#### What is required:
Only the lines from the one holding "without the cord" through the one holding "for node in" are to be retyped, exactly as they appear, with both boundary lines included.

(Data items)
* start *

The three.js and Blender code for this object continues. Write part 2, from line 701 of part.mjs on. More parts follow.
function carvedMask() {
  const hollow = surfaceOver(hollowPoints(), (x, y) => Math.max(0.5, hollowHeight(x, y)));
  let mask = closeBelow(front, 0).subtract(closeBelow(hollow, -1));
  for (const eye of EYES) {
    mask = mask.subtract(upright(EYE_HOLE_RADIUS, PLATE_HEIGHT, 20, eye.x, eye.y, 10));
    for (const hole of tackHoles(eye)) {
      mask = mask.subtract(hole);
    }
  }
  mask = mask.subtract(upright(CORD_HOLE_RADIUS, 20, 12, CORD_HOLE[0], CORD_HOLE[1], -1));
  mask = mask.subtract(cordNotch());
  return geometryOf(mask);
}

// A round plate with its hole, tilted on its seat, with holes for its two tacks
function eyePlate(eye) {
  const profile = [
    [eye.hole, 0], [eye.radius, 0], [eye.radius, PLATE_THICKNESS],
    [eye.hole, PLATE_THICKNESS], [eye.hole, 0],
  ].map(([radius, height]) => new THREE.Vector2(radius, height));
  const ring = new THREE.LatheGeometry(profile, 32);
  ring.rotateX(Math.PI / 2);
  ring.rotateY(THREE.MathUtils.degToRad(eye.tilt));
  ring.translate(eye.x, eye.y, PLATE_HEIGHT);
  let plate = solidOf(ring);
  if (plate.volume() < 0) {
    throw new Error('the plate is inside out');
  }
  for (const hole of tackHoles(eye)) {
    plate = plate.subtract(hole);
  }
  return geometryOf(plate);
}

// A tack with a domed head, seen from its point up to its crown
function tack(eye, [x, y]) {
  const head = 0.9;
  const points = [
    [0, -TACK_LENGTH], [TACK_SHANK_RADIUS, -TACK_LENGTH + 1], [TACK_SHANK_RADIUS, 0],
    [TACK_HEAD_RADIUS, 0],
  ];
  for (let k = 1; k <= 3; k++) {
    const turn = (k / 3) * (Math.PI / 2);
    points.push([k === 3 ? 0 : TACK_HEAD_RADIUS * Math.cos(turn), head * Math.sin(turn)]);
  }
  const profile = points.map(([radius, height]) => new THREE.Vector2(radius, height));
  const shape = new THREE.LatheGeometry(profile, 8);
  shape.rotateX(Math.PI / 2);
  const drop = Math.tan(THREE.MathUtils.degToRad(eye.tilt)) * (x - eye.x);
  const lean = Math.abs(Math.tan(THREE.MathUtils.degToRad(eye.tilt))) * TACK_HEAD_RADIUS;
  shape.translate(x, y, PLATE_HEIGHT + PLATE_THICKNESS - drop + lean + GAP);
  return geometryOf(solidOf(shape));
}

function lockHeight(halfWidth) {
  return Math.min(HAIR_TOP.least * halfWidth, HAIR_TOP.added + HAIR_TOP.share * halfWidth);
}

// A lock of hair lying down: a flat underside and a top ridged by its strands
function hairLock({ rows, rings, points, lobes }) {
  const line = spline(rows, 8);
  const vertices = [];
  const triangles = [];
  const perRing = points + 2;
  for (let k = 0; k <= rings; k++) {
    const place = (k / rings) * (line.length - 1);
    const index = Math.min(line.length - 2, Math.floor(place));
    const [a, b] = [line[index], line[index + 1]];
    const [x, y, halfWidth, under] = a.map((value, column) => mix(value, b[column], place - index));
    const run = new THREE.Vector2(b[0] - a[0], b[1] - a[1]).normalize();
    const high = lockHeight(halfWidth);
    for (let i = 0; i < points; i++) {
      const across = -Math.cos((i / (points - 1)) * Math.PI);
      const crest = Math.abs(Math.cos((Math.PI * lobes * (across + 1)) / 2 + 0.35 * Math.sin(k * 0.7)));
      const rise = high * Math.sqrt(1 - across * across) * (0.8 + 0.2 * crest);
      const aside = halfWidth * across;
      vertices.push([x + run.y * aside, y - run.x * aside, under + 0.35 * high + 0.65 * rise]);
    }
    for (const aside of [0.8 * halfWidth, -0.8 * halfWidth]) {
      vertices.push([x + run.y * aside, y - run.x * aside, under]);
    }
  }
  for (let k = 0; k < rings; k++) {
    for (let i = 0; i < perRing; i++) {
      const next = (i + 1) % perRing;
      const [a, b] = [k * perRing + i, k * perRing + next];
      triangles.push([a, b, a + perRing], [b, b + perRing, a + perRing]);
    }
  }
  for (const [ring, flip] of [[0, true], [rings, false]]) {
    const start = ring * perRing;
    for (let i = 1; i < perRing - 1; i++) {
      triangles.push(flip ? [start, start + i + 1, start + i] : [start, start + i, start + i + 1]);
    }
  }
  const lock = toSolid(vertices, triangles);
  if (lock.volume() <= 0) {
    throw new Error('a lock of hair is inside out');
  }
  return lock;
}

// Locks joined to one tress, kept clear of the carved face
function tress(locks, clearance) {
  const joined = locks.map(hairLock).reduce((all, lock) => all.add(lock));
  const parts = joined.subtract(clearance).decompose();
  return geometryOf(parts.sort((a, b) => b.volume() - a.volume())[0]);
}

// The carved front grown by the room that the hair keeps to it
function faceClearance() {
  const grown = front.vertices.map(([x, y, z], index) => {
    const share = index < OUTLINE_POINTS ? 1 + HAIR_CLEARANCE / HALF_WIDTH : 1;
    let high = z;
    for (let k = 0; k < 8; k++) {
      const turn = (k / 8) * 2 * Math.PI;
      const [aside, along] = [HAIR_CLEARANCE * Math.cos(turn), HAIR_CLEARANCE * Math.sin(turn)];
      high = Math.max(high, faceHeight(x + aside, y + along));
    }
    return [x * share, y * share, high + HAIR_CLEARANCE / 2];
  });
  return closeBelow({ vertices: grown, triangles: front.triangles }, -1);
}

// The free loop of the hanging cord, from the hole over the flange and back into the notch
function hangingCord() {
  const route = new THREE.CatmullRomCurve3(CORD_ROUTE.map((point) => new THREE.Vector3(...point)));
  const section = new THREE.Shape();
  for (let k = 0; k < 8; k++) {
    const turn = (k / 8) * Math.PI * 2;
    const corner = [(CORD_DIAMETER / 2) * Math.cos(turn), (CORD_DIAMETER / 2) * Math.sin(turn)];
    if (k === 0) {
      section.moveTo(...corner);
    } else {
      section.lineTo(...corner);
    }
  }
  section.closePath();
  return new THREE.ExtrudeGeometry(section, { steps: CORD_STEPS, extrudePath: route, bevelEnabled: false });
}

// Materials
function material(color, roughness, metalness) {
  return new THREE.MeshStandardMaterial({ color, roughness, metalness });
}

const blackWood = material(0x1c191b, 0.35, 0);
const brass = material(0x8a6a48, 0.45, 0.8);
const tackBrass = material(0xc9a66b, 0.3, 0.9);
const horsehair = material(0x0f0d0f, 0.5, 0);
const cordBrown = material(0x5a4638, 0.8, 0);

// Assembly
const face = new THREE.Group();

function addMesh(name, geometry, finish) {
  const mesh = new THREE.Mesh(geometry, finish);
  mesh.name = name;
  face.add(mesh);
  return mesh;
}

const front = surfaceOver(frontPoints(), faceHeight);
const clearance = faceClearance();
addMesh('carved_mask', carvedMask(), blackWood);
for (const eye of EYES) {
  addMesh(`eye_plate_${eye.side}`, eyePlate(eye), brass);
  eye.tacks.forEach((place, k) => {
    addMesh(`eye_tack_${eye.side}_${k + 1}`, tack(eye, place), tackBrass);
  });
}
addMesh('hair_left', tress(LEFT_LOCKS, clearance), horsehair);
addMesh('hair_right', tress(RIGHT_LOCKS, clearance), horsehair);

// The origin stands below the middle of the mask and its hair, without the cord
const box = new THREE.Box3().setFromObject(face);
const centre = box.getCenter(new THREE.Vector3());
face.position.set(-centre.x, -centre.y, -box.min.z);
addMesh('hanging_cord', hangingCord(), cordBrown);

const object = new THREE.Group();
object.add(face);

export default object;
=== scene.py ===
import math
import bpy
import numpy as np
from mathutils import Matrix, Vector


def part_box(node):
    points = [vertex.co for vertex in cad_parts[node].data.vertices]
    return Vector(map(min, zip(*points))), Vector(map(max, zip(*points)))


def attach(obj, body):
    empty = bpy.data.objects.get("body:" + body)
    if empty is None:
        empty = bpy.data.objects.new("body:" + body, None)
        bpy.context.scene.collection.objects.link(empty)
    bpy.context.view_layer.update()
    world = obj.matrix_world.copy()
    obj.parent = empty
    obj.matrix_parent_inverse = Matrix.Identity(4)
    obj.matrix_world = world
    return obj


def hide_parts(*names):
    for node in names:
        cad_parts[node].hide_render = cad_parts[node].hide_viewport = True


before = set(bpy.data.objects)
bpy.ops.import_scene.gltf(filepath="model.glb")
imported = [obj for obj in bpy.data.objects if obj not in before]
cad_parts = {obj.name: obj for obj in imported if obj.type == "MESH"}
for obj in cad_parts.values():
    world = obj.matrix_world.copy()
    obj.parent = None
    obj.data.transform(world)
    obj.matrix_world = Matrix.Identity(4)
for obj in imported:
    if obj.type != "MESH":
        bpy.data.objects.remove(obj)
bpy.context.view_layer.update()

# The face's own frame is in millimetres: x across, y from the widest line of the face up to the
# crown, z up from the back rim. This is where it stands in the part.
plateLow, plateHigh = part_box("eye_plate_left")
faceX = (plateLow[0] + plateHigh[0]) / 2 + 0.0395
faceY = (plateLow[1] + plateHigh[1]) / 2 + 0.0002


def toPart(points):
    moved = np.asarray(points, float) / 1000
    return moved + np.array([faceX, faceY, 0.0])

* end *
* start *

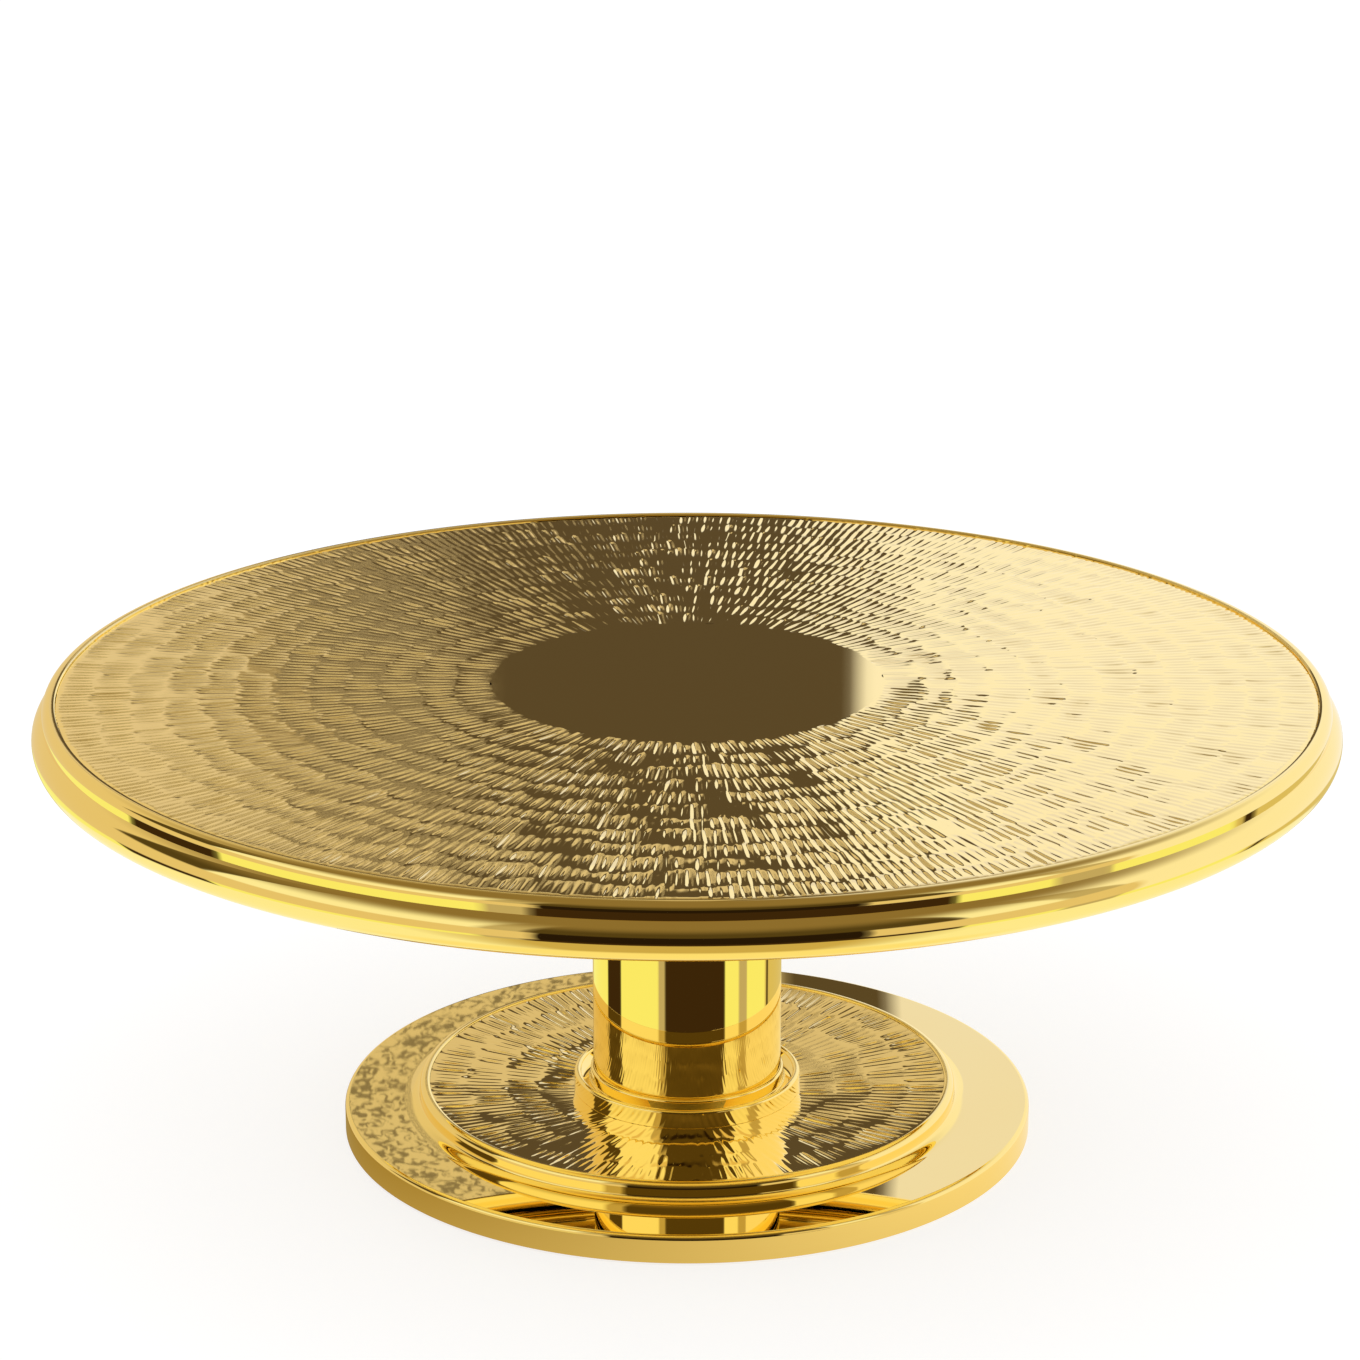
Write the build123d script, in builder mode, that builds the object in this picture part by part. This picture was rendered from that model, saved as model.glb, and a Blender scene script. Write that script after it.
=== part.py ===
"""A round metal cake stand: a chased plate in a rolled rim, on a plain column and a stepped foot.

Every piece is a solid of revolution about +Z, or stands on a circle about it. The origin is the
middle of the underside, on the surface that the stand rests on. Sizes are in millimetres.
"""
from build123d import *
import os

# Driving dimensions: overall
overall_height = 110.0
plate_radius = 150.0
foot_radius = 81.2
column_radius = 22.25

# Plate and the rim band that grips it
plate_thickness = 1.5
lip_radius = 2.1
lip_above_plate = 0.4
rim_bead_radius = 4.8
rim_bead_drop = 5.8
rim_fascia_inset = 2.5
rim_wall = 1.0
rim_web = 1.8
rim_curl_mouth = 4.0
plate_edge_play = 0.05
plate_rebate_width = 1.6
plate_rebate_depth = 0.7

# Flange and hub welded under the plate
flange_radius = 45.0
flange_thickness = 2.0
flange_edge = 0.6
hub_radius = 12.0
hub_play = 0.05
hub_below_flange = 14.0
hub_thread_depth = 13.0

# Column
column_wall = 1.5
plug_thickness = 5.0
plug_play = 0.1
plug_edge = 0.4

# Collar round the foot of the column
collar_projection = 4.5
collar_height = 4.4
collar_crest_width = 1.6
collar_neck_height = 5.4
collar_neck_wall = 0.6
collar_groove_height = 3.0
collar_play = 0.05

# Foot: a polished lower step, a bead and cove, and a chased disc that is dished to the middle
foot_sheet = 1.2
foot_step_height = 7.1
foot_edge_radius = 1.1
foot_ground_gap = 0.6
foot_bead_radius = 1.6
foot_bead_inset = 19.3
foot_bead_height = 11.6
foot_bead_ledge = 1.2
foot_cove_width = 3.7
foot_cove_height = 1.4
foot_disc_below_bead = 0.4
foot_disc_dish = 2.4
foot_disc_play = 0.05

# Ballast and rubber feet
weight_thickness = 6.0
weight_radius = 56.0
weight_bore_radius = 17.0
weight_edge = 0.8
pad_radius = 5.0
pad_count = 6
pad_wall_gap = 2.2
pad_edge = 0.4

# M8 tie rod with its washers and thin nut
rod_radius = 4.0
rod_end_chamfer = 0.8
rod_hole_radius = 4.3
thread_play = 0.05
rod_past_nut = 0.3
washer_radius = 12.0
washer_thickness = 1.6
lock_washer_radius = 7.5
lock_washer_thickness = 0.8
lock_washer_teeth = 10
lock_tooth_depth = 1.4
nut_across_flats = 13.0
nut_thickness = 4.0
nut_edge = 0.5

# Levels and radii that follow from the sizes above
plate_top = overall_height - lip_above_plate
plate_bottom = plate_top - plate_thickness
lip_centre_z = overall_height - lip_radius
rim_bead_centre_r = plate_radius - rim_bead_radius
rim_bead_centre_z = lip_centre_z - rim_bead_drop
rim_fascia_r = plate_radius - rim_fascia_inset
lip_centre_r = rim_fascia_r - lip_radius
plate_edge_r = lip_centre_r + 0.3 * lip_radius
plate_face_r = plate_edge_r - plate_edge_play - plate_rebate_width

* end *

#### Task solution:
// The origin stands below the middle of the mask and its hair, without the cord
const box = new THREE.Box3().setFromObject(face);
const centre = box.getCenter(new THREE.Vector3());
face.position.set(-centre.x, -centre.y, -box.min.z);
addMesh('hanging_cord', hangingCord(), cordBrown);

const object = new THREE.Group();
object.add(face);

export default object;
=== scene.py ===
import math
import bpy
import numpy as np
from mathutils import Matrix, Vector


def part_box(node):
    points = [vertex.co for vertex in cad_parts[node].data.vertices]
    return Vector(map(min, zip(*points))), Vector(map(max, zip(*points)))


def attach(obj, body):
    empty = bpy.data.objects.get("body:" + body)
    if empty is None:
        empty = bpy.data.objects.new("body:" + body, None)
        bpy.context.scene.collection.objects.link(empty)
    bpy.context.view_layer.update()
    world = obj.matrix_world.copy()
    obj.parent = empty
    obj.matrix_parent_inverse = Matrix.Identity(4)
    obj.matrix_world = world
    return obj


def hide_parts(*names):
    for node in names:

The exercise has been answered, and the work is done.